Entries with model source code:
* * *
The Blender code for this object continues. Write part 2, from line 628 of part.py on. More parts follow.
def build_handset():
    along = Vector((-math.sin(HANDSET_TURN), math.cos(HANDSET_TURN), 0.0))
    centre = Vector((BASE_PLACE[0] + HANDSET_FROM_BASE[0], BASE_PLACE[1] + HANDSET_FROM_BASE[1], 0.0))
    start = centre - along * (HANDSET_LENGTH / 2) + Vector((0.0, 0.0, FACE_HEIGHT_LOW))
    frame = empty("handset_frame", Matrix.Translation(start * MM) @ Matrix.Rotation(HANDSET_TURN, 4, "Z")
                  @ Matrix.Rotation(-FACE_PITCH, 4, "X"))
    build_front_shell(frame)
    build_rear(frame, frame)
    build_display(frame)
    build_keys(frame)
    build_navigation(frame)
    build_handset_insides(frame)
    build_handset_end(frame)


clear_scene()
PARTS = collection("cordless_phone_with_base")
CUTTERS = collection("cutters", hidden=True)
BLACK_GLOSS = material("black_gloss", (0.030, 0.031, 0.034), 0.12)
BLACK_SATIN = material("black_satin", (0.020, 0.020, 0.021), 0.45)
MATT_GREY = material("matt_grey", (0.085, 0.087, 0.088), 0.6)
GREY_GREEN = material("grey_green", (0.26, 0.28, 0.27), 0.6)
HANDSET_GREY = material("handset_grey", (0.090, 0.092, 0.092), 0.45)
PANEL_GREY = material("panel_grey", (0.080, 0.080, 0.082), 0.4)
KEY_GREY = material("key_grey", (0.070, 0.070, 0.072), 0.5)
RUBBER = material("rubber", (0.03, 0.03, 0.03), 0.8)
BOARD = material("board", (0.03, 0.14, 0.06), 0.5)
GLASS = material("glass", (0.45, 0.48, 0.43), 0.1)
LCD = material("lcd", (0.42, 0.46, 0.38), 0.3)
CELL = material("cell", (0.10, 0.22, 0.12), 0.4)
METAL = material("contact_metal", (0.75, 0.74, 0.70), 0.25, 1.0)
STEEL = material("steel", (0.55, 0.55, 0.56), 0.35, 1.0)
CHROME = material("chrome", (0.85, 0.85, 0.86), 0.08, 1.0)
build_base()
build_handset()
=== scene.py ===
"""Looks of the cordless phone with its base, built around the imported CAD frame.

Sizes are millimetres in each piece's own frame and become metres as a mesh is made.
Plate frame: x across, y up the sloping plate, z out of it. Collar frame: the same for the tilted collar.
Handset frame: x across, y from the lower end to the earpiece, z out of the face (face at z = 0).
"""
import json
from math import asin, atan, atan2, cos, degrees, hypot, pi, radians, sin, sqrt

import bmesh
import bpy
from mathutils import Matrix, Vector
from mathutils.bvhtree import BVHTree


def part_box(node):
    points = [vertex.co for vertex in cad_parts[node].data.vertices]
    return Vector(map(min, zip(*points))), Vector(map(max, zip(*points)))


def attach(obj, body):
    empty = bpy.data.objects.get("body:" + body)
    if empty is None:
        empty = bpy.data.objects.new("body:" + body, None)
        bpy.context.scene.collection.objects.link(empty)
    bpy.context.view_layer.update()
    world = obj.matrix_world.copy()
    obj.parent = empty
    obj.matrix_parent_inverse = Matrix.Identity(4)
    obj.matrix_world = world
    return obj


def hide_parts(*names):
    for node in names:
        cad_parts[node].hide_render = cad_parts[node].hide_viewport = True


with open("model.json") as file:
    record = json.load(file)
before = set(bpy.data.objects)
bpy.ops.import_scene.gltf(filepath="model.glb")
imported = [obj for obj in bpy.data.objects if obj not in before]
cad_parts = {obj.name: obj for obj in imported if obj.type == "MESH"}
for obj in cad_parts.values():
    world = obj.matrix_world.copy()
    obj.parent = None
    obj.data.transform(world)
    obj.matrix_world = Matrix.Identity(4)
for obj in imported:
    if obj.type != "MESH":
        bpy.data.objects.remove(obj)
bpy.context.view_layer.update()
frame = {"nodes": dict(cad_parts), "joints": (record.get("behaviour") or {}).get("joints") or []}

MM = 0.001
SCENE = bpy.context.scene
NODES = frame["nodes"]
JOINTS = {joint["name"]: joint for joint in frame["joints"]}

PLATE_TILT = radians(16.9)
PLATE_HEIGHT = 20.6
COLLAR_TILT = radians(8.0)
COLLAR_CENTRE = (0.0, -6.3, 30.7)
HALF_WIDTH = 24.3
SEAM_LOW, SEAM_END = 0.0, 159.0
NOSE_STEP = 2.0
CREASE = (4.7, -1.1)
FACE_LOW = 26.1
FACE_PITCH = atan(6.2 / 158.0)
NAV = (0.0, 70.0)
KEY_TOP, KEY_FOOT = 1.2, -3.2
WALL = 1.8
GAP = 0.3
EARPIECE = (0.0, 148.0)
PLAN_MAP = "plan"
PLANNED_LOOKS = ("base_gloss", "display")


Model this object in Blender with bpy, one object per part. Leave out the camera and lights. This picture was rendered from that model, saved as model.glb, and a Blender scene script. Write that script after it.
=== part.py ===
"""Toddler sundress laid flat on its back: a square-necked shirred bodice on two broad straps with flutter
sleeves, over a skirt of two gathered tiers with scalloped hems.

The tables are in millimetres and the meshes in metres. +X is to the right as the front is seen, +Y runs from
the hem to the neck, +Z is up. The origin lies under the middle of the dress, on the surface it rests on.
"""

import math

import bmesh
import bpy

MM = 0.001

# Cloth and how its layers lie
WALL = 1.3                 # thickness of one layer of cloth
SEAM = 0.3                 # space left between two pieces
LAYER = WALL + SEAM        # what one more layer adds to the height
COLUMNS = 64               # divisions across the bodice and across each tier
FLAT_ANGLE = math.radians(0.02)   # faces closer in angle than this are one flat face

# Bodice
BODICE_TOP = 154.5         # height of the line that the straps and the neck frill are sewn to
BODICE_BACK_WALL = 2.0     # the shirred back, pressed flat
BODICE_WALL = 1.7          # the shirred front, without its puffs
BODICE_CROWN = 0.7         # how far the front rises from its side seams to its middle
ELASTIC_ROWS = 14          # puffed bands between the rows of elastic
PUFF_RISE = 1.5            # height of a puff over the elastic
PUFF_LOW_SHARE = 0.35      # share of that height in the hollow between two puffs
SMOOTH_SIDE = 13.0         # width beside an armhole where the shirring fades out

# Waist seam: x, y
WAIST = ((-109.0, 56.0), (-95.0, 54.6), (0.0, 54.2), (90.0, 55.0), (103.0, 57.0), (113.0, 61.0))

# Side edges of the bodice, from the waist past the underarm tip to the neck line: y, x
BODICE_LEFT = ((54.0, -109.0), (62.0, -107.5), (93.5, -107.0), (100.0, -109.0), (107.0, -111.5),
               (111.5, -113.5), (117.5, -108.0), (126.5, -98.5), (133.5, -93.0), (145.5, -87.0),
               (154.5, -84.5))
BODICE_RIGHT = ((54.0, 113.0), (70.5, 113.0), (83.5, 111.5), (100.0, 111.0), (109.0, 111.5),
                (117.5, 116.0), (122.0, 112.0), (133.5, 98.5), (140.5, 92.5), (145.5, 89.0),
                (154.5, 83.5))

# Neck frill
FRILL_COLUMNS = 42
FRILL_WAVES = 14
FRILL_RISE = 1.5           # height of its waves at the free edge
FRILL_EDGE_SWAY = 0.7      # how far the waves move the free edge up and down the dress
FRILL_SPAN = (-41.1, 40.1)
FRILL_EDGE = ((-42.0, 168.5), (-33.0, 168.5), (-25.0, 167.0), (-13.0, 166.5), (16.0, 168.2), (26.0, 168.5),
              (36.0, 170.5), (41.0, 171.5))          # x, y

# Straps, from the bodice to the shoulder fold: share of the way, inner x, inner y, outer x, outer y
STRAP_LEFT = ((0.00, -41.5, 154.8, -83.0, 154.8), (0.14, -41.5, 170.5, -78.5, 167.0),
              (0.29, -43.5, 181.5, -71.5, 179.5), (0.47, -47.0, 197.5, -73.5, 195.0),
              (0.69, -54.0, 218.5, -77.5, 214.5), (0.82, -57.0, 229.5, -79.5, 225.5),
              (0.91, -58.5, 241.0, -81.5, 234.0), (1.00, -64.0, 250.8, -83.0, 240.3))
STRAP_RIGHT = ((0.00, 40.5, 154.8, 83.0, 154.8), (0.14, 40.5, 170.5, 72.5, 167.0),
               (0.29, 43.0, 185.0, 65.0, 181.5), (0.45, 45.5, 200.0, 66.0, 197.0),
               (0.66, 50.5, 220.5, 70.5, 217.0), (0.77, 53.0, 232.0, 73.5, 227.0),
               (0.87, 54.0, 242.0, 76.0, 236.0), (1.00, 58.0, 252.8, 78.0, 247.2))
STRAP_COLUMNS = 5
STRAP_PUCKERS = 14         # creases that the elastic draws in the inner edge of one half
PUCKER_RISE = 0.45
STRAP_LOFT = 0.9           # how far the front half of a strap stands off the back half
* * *
**Task objective:** Reproduce exactly the lines from the line with "in imported if" through the line with "joint for joint", both end lines included, and only those lines.

**Worked answer:**
cad_parts = {obj.name: obj for obj in imported if obj.type == "MESH"}
for obj in cad_parts.values():
    world = obj.matrix_world.copy()
    obj.parent = None
    obj.data.transform(world)
    obj.matrix_world = Matrix.Identity(4)
for obj in imported:
    if obj.type != "MESH":
        bpy.data.objects.remove(obj)
bpy.context.view_layer.update()
frame = {"nodes": dict(cad_parts), "joints": (record.get("behaviour") or {}).get("joints") or []}

MM = 0.001
SCENE = bpy.context.scene
NODES = frame["nodes"]
JOINTS = {joint["name"]: joint for joint in frame["joints"]}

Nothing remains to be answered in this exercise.